In the activity type list, choose Extract and click OK.
Select the new Extract Activity node.
Configure the following key properties:
1. Mode: Choose how extraction handles existing data (Normal, Additive, or Recalculate).
2. Default Content Type: Set a fallback Content Type for unclassified folders.
3. Content Type Filter: Optionally restrict extraction to specific Content Types.
4. Data Element Filter: Optionally restrict extraction to specific Data Elements.
5. Rules: Add any Data Rules for post-processing or validation.
6. Flag Invalid Items: Enable to flag folders with validation errors.
7. Purge Alternate Candidates: Enable to remove alternate field values before saving.
8. Purge Empty Fields: Enable to remove empty fields before saving.
9. Stats Logging: Set the level of extraction statistics to record.

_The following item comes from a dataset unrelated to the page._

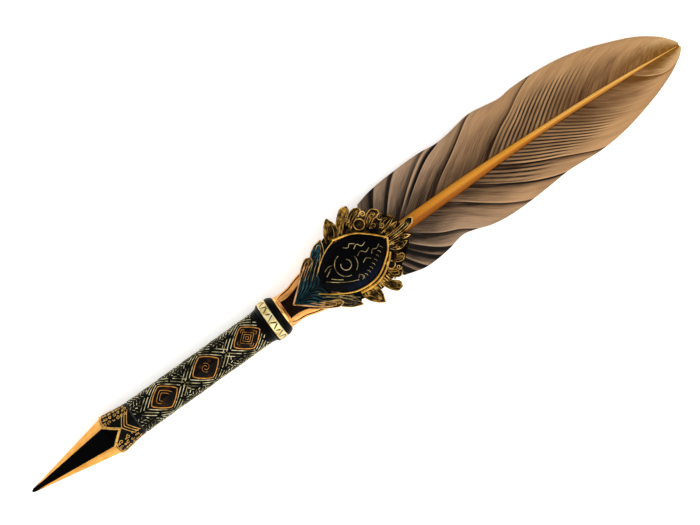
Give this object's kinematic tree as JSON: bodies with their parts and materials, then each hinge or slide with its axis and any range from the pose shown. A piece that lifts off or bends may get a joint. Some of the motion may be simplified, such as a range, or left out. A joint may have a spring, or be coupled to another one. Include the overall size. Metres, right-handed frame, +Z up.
{
  "type": "quill pen",
  "caption": "Ornamental quill pen with a dip nib and feed, a patterned black barrel, an engraved ring, a shield crest with gold leaves and a brown feather that pulls out.",
  "frame": {"origin": "middle of the pen's length and width on the surface it lies on, under the pen's axis, which is 7 mm up", "axes": "+X from the nib to the tip of the feather, +Z up, out of the face of the crest, +Y to the left-hand vane"},
  "size_m": [0.25, 0.0342, 0.014],
  "materials": {
    "gold_plate": "satin gold plate, polished on edges",
    "black_feed": "gloss black",
    "spring_steel": "brushed",
    "brass": "plain turned brass",
    "black_lacquer": "gloss black lacquer with raised gold wire",
    "seal_rubber": "matte",
    "dark_enamel": "gloss fired enamel",
    "blue_enamel": "translucent teal enamel",
    "pale_gold": "satin pale gold, blackened in its cuts",
    "antique_gold": "antiqued gold, dark in the hollows",
    "steel": "polished steel",
    "cork": "matte cork",
    "quill": "amber horn, semi-gloss",
    "vane": "brown barbs with a soft sheen"
  },
  "bodies": {
    "barrel": {"barrel_bush": "brass", "barrel_tube": "brass", "barrel_sleeve": "black_lacquer", "barrel_lozenges": "dark_enamel", "lozenge_rims": "gold_plate", "barrel_plug": "brass", "engraved_ring": "pale_gold", "black_bead": "black_lacquer", "neck_ring": "gold_plate", "neck_stud": "steel", "neck_frame": "gold_plate", "neck_panel_front": "dark_enamel", "neck_panel_back": "dark_enamel", "quill_liner": "cork", "crest_back_plate": "antique_gold", "crest_front_plate": "antique_gold", "crest_rim": "gold_plate", "crest_shield_enamel": "black_lacquer", "crest_chevron_enamel": "blue_enamel", "crest_motif": "pale_gold", "crest_leaves_left": "antique_gold", "crest_leaves_right": "antique_gold", "crest_top_leaf": "antique_gold", "crest_screws": "steel"},
    "seal": {"section_seal": "seal_rubber"},
    "section": {"section_collar": "antique_gold", "section_core": "brass", "nib_grip": "spring_steel"},
    "nib_unit": {"nib": "gold_plate", "feed": "black_feed"},
    "feather": {"quill_ferrule": "brass", "quill_shaft": "quill", "vane_left": "vane", "vane_right": "vane"}
  },
  "joints": [
    {"name": "section_advance", "type": "slide", "parent": "barrel", "child": "seal", "axis": [-1, 0, 0], "range_m": [0, 0.0045]},
    {"name": "section_turn", "type": "hinge", "parent": "seal", "child": "section", "pos_m": [-0.0839, 0, 0.007], "axis": [-1, 0, 0], "range_deg": [0, 2160]},
    {"name": "nib_pull", "type": "slide", "parent": "section", "child": "nib_unit", "axis": [-1, 0, 0], "range_m": [0, 0.009]},
    {"name": "feather_pull", "type": "slide", "parent": "barrel", "child": "feather", "axis": [1, 0, 0], "range_m": [0, 0.018]}
  ],
  "couplings": [
    {"joint": "section_advance", "follows": "section_turn", "m_per_rad": 0.00011937}
  ]
}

To test the Extract Activity:

Select the Extract Activity in the process tree.
Go to the Activity Tester tab.
Choose a Batch or Batch Folder to test.
Click Run to execute extraction and review the results.

Extraction example

Suppose you have a Batch of invoices and want to extract key data for review and export. Your Data Model might include:

Data Field: "Invoice Number"
Data Field: "Invoice Date"
Data Table: "Line Items" (with columns for Description, Quantity, Unit Price, and Line Total)
Data Section: "Vendor Information" (with fields for Vendor Name, Address, and Phone)

By configuring the Extract Activity in your Batch Process, Grooper will automatically extract these values from each invoice, populate the Data Model, and make the data available for validation and export.